**TASK**
Can the data below be set down again exactly, line for line?

━━━━━ DATA PROVIDED

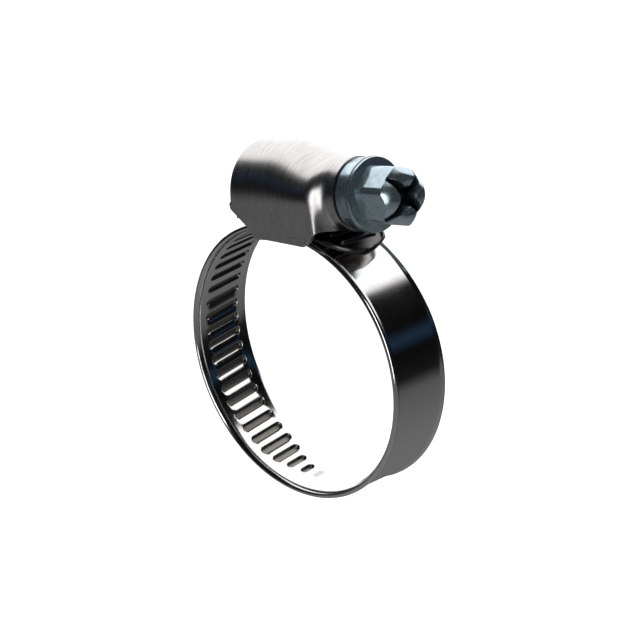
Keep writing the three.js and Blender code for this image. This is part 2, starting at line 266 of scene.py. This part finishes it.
band = {
    "hoseRadius": 16.75,
    "width": 9.0,
    "thickness": 0.7,
    "edgeTurn": 0.30,       # how far both edges turn outwards
    "edgeWidth": 0.6,
    "edgeCurve": 1.6,       # power of the turn's rise
    "edgeRound": 0.2,
    "layerStep": 1.0,       # from the anchored layer to the layer above it
    "tailRadius": 24.0,
    "tailDullAndShade": 0.45,       # the tail's outside is duller and darkened with painted shade
    "tailDullAndShadeFrom": (1.5, 4.5),
    "tailPlain": 1.3,
    "endRadius": 3.9,
    "smoothLinks": 6,
    "ribbedLinks": 7,
    "linkLength": 8.0,
    "anchorFrom": -12.0,    # degrees from +Z towards +X
    "anchorTo": 26.8,
    "acrossSteps": 64,
    "edgeSteps": 6,
    "smoothStep": 0.4,
    "ribbedStep": 0.0667,
    "blendReach": 3.1,      # points on the strip's middle line are found this far to both sides of each hinge
}
ribs = {
    "pitch": 2.0,
    "width": 1.1,
    "length": 5.6,
    "wallShare": 0.08,      # half of what a pocket's walls take from its width
    "height": 0.40,
    "depth": 0.42,
    "insideWall": 0.13,     # how far a pocket's wall spreads on the inside
    "outsideWall": 0.3,
    "slantFrom": (-58.0, -53.0),    # the strip's stations turn with the ribs here
    "threadRadius": 3.2,
    "threadBite": 0.3,
    "count": 31,
    "firstFromTop": -49.0,  # middle of the first full rib, counted from under the screw
    "faintDepth": 0.14,     # the mark before the first rib, as a share of a full one
    "landLift": -0.05,      # a land starts a little proud inwards
    "landDrop": 0.34,       # and curves outwards by this much at its far side
    "leanEnds": (-24.0, -18.0),     # no lean where the thread can come
    "grownAfter": 3.0,      # the first ribs are shorter, growing over this many
    "firstShare": 0.36,
}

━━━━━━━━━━

**RIGHT ANSWER**
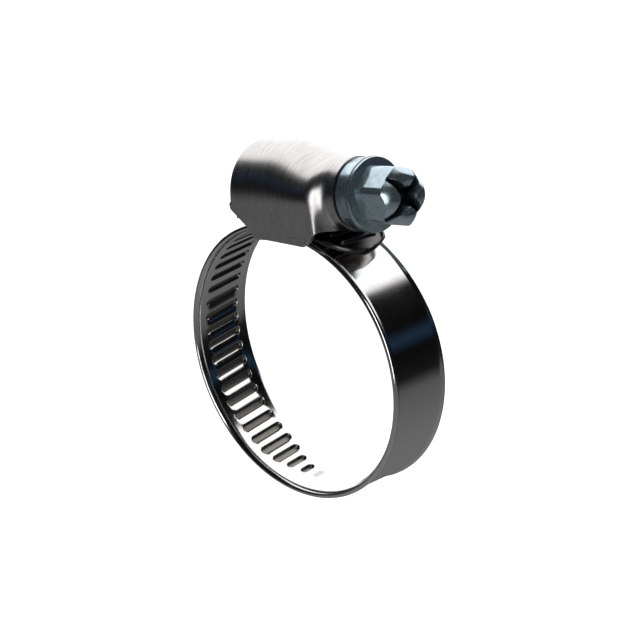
Keep writing the three.js and Blender code for this image. This is part 2, starting at line 266 of scene.py. This part finishes it.
band = {
    "hoseRadius": 16.75,
    "width": 9.0,
    "thickness": 0.7,
    "edgeTurn": 0.30,       # how far both edges turn outwards
    "edgeWidth": 0.6,
    "edgeCurve": 1.6,       # power of the turn's rise
    "edgeRound": 0.2,
    "layerStep": 1.0,       # from the anchored layer to the layer above it
    "tailRadius": 24.0,
    "tailDullAndShade": 0.45,       # the tail's outside is duller and darkened with painted shade
    "tailDullAndShadeFrom": (1.5, 4.5),
    "tailPlain": 1.3,
    "endRadius": 3.9,
    "smoothLinks": 6,
    "ribbedLinks": 7,
    "linkLength": 8.0,
    "anchorFrom": -12.0,    # degrees from +Z towards +X
    "anchorTo": 26.8,
    "acrossSteps": 64,
    "edgeSteps": 6,
    "smoothStep": 0.4,
    "ribbedStep": 0.0667,
    "blendReach": 3.1,      # points on the strip's middle line are found this far to both sides of each hinge
}
ribs = {
    "pitch": 2.0,
    "width": 1.1,
    "length": 5.6,
    "wallShare": 0.08,      # half of what a pocket's walls take from its width
    "height": 0.40,
    "depth": 0.42,
    "insideWall": 0.13,     # how far a pocket's wall spreads on the inside
    "outsideWall": 0.3,
    "slantFrom": (-58.0, -53.0),    # the strip's stations turn with the ribs here
    "threadRadius": 3.2,
    "threadBite": 0.3,
    "count": 31,
    "firstFromTop": -49.0,  # middle of the first full rib, counted from under the screw
    "faintDepth": 0.14,     # the mark before the first rib, as a share of a full one
    "landLift": -0.05,      # a land starts a little proud inwards
    "landDrop": 0.34,       # and curves outwards by this much at its far side
    "leanEnds": (-24.0, -18.0),     # no lean where the thread can come
    "grownAfter": 3.0,      # the first ribs are shorter, growing over this many
    "firstShare": 0.36,
}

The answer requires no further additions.